Renate Müller in Viktor und Viktoria.
I have never been a big Blake Edwards fan. The one time I encountered him he was very unpleasant, and even before that I’d never cared for most of his films—I feel his idea of “sophisticated” was less “Ritz-Carlton” and more “Ritz Brothers.” So his Victor/Victoria failed to impress me. For one thing, Mrs. Edwards—Julie Andrews—was 25 years too old for the part, and would have been miscast in it even when she was young. (I am going to be stoned to death for this, but you know who I think would have made a fabulous Victor/Victoria in 1982? Madonna! Go ahead, come at me with your stones.)
Then I saw the original, Viktor und Viktoria, starring the adorable, ill-fated Renate Müller, and made in 1933 Germany—the last moment when such a naughty, sexually adventurous film could be made there (it was also filmed in England with Jessie Matthews as First a Girl in 1935, and again in Germany in 1957, with Johanna von Koczian). The original Viktor und Viktoria reminds me of Rouben Mamoulian’s Love Me Tonight, with dialogue and music flowing into each other, and a lighthearted sexual freedom that ended with the Hays Code (and much worse unpleasantness in Germany).

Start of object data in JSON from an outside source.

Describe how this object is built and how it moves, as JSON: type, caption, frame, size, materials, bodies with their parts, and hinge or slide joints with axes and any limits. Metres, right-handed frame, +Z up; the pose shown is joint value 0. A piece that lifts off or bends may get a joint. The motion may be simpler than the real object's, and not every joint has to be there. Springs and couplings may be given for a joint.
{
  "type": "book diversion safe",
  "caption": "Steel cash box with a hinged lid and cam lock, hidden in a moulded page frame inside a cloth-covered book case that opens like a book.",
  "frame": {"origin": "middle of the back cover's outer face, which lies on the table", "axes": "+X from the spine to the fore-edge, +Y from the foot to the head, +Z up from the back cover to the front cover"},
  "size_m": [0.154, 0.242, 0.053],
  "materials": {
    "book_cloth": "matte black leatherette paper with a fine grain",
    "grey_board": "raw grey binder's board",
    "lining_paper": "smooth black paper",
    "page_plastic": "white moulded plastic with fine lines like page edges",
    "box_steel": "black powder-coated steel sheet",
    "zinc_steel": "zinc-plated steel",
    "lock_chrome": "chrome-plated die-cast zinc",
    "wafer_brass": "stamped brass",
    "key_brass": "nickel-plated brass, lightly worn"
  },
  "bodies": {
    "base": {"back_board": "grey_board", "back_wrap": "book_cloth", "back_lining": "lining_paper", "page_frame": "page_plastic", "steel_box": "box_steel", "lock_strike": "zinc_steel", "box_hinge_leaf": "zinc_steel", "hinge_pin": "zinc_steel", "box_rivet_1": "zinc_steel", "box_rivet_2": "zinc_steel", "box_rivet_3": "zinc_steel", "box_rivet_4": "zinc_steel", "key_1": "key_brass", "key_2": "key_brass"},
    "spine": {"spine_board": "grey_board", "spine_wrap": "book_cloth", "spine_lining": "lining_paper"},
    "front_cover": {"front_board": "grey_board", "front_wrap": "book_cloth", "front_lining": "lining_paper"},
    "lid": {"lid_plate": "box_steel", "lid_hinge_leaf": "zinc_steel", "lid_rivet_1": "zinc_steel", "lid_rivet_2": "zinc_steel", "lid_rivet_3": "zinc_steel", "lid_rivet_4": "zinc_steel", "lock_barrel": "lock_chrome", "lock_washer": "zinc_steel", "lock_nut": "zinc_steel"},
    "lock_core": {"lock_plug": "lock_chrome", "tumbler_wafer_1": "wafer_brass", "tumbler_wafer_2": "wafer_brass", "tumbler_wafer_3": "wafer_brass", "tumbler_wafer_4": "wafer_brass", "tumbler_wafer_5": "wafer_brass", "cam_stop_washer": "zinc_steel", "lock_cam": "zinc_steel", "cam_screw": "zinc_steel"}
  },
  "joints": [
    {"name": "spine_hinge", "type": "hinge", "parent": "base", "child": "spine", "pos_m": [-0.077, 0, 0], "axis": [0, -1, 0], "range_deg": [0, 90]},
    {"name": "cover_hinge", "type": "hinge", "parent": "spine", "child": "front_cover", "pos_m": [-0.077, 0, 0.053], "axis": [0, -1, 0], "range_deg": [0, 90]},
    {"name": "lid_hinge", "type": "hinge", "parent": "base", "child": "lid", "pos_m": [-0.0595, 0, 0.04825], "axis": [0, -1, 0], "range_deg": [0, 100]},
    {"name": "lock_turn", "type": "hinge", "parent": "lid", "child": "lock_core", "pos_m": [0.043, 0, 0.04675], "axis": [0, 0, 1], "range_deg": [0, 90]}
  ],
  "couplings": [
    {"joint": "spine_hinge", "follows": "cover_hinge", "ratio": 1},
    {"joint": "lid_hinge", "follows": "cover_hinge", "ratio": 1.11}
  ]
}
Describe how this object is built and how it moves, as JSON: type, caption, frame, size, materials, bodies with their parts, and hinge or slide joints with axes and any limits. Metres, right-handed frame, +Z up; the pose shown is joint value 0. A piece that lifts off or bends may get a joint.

Here I offer you Susanne (Renate Müller) in her first nervous, stumbling appearance as Viktor, singing about her castle in Spain, while the real Viktor (Herman Thiming, camp as a row of tents) frantically coaches her:
And one of my favorite numbers (helpfully subtitled in French, thanks a lot), Renate and Herman’s “An Einem Tag im Frühling” (“Today I Feel So Happy”):
See if you can find the film—there’s an English-subtitled copy available on DVD. And if you can read German, look for Uwe Klöckner-Draga’s 2006 biography of Renate Müller, which I really hope someday gets an English-language release.